The beginning of the oldest Nabopolassar wall rests on the round tower of the Sargon wall. Its bricks, which are laid in pure asphalt, are very irregular in size. Their length varies between 30, 31, 32, 33, and 34 centimetres; the last have the chiselled inscriptions. The wall outside has a decided batter and inside is markedly stepped. It reaches only to 20 centimetres below zero, and on it was placed, at the part that runs from north to south, a wall of brick rubble.
Fig. 90.—Chiselled brick of Nabopolassar’s Arachtu wall.

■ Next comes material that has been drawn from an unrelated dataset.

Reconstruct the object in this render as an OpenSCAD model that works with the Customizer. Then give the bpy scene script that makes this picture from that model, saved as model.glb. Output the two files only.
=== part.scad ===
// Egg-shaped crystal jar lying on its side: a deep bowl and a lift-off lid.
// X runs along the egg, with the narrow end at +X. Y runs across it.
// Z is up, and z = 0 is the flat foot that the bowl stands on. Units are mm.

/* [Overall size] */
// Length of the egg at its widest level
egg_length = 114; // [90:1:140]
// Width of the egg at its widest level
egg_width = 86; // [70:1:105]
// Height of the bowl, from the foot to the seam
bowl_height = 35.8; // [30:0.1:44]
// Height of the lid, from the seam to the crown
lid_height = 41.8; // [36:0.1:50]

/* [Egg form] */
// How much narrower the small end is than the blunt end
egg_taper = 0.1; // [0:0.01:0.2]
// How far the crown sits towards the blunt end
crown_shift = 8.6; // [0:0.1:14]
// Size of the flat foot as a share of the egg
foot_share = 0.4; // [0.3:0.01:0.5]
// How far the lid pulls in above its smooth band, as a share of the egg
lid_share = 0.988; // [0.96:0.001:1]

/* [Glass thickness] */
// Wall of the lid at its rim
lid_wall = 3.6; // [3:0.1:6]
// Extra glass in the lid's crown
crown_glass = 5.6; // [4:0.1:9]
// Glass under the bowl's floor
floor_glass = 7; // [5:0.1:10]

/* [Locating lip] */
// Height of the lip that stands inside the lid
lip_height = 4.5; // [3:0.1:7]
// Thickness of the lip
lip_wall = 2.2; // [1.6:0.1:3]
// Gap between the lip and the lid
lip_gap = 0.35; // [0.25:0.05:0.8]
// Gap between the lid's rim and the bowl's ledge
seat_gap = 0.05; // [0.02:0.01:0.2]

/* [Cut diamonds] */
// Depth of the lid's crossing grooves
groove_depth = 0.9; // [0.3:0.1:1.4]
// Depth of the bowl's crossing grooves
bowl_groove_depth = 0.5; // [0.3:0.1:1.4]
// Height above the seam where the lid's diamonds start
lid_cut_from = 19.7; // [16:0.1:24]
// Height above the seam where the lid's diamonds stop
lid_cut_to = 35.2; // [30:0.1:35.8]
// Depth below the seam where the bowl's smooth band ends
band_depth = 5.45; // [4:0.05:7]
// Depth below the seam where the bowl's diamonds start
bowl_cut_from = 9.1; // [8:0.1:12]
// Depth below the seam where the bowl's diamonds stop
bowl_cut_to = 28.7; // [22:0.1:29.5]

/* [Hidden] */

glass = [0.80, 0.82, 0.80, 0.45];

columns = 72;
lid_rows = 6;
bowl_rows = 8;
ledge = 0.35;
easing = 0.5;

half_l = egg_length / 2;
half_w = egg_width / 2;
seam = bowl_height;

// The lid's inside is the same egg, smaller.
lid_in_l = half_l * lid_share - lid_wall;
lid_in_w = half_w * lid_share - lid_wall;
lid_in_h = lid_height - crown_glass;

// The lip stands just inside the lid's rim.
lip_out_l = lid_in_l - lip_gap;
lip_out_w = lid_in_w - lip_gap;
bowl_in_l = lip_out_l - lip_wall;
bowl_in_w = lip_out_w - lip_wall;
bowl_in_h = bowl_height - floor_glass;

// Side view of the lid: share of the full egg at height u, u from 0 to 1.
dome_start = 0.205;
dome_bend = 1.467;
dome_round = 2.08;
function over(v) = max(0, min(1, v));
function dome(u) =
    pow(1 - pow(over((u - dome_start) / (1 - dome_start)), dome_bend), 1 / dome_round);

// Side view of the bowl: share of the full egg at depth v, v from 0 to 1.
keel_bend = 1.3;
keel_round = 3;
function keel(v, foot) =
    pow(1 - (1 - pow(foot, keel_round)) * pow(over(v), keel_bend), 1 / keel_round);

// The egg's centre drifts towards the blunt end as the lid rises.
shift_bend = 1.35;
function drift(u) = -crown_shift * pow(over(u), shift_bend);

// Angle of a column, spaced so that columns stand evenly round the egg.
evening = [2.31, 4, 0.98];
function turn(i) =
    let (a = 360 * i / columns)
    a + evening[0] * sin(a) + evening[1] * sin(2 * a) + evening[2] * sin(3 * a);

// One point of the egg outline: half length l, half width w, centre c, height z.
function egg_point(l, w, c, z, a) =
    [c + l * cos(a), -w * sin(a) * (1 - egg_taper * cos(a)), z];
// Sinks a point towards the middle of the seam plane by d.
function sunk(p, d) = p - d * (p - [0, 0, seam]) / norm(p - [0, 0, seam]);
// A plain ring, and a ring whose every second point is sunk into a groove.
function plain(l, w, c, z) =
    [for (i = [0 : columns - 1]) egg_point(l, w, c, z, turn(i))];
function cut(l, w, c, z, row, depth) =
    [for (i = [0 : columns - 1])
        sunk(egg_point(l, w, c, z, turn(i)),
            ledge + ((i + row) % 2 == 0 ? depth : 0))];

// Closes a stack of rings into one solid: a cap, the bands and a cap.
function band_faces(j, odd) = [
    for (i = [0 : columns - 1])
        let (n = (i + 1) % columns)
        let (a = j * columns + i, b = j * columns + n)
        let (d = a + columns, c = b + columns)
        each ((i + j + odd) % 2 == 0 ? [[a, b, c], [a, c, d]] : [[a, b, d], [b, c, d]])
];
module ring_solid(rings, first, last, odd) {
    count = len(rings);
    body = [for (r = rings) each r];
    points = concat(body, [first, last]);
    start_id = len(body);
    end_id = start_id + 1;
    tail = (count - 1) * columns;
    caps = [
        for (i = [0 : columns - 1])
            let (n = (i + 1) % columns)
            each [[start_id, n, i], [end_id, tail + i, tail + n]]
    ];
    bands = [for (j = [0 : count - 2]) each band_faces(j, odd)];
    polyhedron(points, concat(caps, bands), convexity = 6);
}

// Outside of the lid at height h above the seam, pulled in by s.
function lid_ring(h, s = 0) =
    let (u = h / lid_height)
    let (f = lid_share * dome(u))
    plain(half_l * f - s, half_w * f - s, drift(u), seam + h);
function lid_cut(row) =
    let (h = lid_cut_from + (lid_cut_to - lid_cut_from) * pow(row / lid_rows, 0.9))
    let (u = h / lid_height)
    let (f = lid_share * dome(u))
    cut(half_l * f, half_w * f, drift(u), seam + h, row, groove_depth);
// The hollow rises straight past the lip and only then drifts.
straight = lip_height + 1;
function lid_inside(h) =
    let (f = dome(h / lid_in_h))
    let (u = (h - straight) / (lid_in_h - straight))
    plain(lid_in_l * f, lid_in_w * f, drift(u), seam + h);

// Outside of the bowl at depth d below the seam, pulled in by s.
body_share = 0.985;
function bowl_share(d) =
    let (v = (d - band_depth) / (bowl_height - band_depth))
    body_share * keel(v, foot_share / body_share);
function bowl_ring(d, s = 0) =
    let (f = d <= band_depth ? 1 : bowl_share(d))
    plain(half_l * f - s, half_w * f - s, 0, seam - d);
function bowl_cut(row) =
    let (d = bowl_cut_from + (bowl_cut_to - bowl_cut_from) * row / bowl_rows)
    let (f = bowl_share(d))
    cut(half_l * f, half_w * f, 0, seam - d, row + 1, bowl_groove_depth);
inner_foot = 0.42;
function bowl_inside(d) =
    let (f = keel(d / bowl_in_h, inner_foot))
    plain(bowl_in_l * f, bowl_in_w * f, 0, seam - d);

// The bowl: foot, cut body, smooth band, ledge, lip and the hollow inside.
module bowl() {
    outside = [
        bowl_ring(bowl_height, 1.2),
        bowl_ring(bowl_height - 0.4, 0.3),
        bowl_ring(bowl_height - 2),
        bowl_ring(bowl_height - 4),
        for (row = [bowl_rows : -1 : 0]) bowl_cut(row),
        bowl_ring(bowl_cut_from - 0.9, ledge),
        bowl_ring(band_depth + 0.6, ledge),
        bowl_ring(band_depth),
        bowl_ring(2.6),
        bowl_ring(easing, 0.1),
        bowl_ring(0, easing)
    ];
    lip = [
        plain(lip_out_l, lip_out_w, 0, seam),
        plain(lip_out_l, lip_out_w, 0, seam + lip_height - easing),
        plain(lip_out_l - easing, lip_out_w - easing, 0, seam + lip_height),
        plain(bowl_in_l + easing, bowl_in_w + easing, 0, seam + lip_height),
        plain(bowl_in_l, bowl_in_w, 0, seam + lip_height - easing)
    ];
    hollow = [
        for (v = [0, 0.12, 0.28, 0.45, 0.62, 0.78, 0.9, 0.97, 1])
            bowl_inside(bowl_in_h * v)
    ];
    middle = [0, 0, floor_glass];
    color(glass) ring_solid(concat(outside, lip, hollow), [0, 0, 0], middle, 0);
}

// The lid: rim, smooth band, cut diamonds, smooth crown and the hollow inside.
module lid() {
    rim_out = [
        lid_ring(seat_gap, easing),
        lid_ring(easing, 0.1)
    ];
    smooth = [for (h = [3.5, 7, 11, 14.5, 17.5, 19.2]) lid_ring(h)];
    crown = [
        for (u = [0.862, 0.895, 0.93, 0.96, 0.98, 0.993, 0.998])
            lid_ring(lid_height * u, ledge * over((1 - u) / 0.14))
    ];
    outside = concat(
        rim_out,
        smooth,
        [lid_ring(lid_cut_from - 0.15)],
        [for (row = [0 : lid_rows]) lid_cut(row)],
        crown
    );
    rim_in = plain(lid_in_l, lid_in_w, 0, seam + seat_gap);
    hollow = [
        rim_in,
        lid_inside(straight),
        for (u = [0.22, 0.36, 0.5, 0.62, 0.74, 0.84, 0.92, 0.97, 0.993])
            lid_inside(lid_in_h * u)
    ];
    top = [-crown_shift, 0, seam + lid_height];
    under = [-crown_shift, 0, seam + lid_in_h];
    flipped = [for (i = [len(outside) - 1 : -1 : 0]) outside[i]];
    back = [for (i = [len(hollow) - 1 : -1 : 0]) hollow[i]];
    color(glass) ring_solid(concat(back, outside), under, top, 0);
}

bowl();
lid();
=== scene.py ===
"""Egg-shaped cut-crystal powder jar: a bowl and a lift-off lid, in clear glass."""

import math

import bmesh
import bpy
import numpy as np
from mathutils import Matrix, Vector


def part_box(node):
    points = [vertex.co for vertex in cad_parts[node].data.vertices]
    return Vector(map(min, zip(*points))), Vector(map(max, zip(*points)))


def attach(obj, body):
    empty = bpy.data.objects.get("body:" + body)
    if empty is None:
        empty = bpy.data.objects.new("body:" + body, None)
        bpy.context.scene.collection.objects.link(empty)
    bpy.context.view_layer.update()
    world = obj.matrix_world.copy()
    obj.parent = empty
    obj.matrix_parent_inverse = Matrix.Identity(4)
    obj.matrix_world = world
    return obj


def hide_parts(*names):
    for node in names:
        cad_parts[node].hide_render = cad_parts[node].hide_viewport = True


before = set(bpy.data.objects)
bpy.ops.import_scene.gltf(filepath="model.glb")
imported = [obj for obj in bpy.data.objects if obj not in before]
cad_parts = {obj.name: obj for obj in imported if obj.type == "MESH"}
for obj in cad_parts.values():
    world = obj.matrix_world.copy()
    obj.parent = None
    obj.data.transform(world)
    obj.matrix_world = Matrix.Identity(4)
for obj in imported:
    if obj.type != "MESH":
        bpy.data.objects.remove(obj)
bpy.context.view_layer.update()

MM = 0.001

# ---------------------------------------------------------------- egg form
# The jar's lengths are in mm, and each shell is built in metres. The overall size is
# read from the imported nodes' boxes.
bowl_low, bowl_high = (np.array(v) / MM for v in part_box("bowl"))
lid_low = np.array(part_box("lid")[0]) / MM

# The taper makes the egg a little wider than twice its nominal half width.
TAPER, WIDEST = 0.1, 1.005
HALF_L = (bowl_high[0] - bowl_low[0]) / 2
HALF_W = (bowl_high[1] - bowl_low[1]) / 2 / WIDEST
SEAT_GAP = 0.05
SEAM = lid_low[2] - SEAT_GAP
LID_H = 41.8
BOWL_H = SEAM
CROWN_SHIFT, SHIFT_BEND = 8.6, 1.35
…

At the rounded-off corner a wall, of which a small portion only now remains, stretches out to the west, and belongs to a second building period (Fig. 91).
Immediately in front lies the building of the third period, which towards the east only extends a very short way beyond the corner, but of which the north to south portion adds to the earliest building a strip of land about 16 metres broad. It rises higher, and is as much as one metre above zero; in the west it is formed of broken brick, in the north of crude brick. This wall passes under the two mud walls, and within the Southern Citadel it breaks off with a set-back. This latter must certainly have formed part of an outlet of which the corresponding half must have been destroyed by the building of the Southern Citadel. In this place a bonding of the wall front is employed, which rarely occurs elsewhere. It is formed throughout of one whole brick with a half one behind it, followed by a half brick with a whole one behind it. In the course above there is the same arrangement shifted by a half brick placed sideways. This same method of bonding occurs with Nebuchadnezzar’s bricks at the stairway which leads up to the north-east corner of the Kasr.
Fig. 91.—View of north-west corner of the Southern Citadel.
It is now evident that the older moat wall is also no other than an Arachtu wall, which for the greater part of its northern length lay in front of its predecessor, with no intervening space, while its western portion added once more a strip of land to the old enclosure.